Federal agencies Workplace exposures

No infectious diseases standard forthcoming, acting OSHA head says

Photo: House Workforce Protections Subcommittee

Washington — An infectious diseases standard won’t be coming anytime soon, acting OSHA administrator Loren Sweatt indicated during a May 28 hearing convened by the House Workforce Protections Subcommittee, adding that “the regulatory agenda speaks for itself.”

Sweatt declined to comment about calls for an emergency temporary standard amid the COVID-19 pandemic, citing a pending AFL-CIO lawsuit.

A standard on infectious diseases is listed among the “long-term” actions on the Department of Labor’s current regulatory agenda, meaning no progress is expected in the near future. Work on an infectious diseases standard began in May 2010, near the end of the swine flu (H1N1) pandemic. The latest public step was the completion of a review by a Small Business Advocacy Review panel in December 2014. The standard was moved to the long-term portion of the agenda in July 2017.

Sweatt noted that OSHA would have to repeal two standards if it issued an infectious disease standard, as required under President Donald Trump’s “2-for-1” deregulatory Executive Order issued in January 2017.

The Heroes Act (H.R. 6800), which passed in the House on May 15, calls on OSHA to immediately create an emergency temporary standard and issue a permanent infectious diseases standard 24 months later. The AFL-CIO filed a petition May 18 in the U.S. Court of Appeals for the District of Columbia Circuit, asking the court to direct the agency to issue an emergency temporary standard.

Subcommittee Chair Rep. Alma Adams (D-NC) contended that Sweatt’s refusal to answer questions about an emergency temporary standard has “no legal basis.” When asked by Rep. Bobby Scott (D-VA), chair of the House Education and Labor Committee, which legal privilege she was claiming, Sweatt replied, “I’ve been advised by Department (of Labor) counsel not to answer questions on ETS.”

Guidance vs. standards

Rep. Bradley Byrne (R-AL), the subcommittee’s ranking member, argued that the issuance of guidance documents is the same method the agency used during other recent pandemics, including the swine flu pandemic from 2009 to 2010.

“We are still learning about this disease and we just don’t know enough information to meet the level necessary and appropriate to construct an adequate emergency temporary standard and a permanent federal regulation,” Byrne said in his opening statement. “That’s why the various guidance documents already issued are so useful. They can be issued relatively quickly and modified as we learn more from the [Centers for Disease Control and Prevention] and other public health officials, and from the workplaces themselves.

“And if OSHA’s response was the best way to go for SARS, MERS, H1N1 and Ebola, why is it not best for COVID-19?”

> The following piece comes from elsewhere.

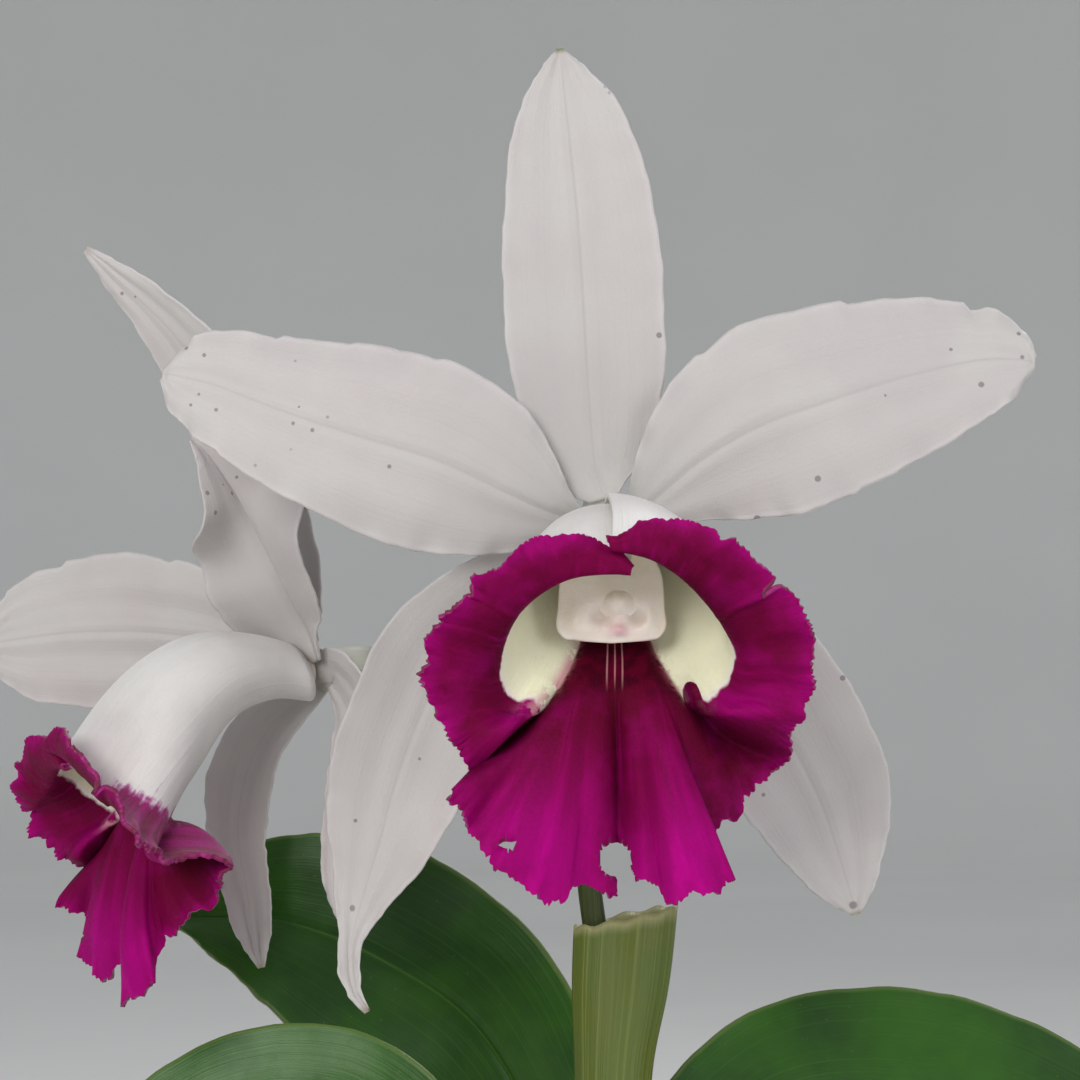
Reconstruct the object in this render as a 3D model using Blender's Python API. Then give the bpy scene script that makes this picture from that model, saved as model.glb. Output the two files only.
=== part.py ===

In response to a question from Byrne, Sweatt said, “We have followed the H1N1 pandemic strategy almost to the T.”

Byrne asked NIOSH Director John Howard, who testified at the hearing, whether the evolving COVID-19 situation would make the creation of a standard difficult as opposed to issuing guidance. “I think it’s very difficult,” Howard said. “Guidance is, as you mention, an easier pathway. When we learn something new, that guidance can be changed almost instantaneously.”

In her closing statement, Adams said she wanted to emphasize that the emergency temporary standard being called for in the Heroes Act is “not a rigid or inflexible, one-size-fits-all standard that fails to accommodate changing scientific knowledge.” Instead, she said, it calls for an infection control panel based on hazards in a particular workplace and requires a hazard assessment in the specific workplace.

As an example, Adams called attention to the Aerosol Transmissible Disease Standard issued in 2009 by the California Division of Occupational Safety and Health, or CAL/OSHA.


Similarly, Rep. Joe Courtney (D-CT), one of the many guests from the House Education and Labor Committee, pointed to the changes in OSHA’s Bloodborne Pathogens Standard (1910.1030), which were required when the Needlestick Safety and Prevention Act of 2000 was signed into law.

“When we talk about having a standard put into place, this is not some wild, unprecedented sort of notion,” Courtney said.


One COVID-19-related citation issued

Sweatt revealed that OSHA so far had issued one citation related to the current pandemic, but said the agency is investigating more than 5,000 complaints related to COVID-19. She explained that the agency has up to six months to complete these investigations and take enforcement action. Sweatt added that OSHA has to “build a legal case” on any citation to stand up against legal scrutiny.

“Looking at citations is maybe not the best parameters here,” Sweatt said in response to a question from Rep. Suzanne Bonamici (D-OR). “What we’re really trying to do is remove the worker from the hazard or remove the hazard from the workplace. Our priority has been that.”

Sweatt added that if OSHA finds an employer is not protecting workers, “we will enforce.”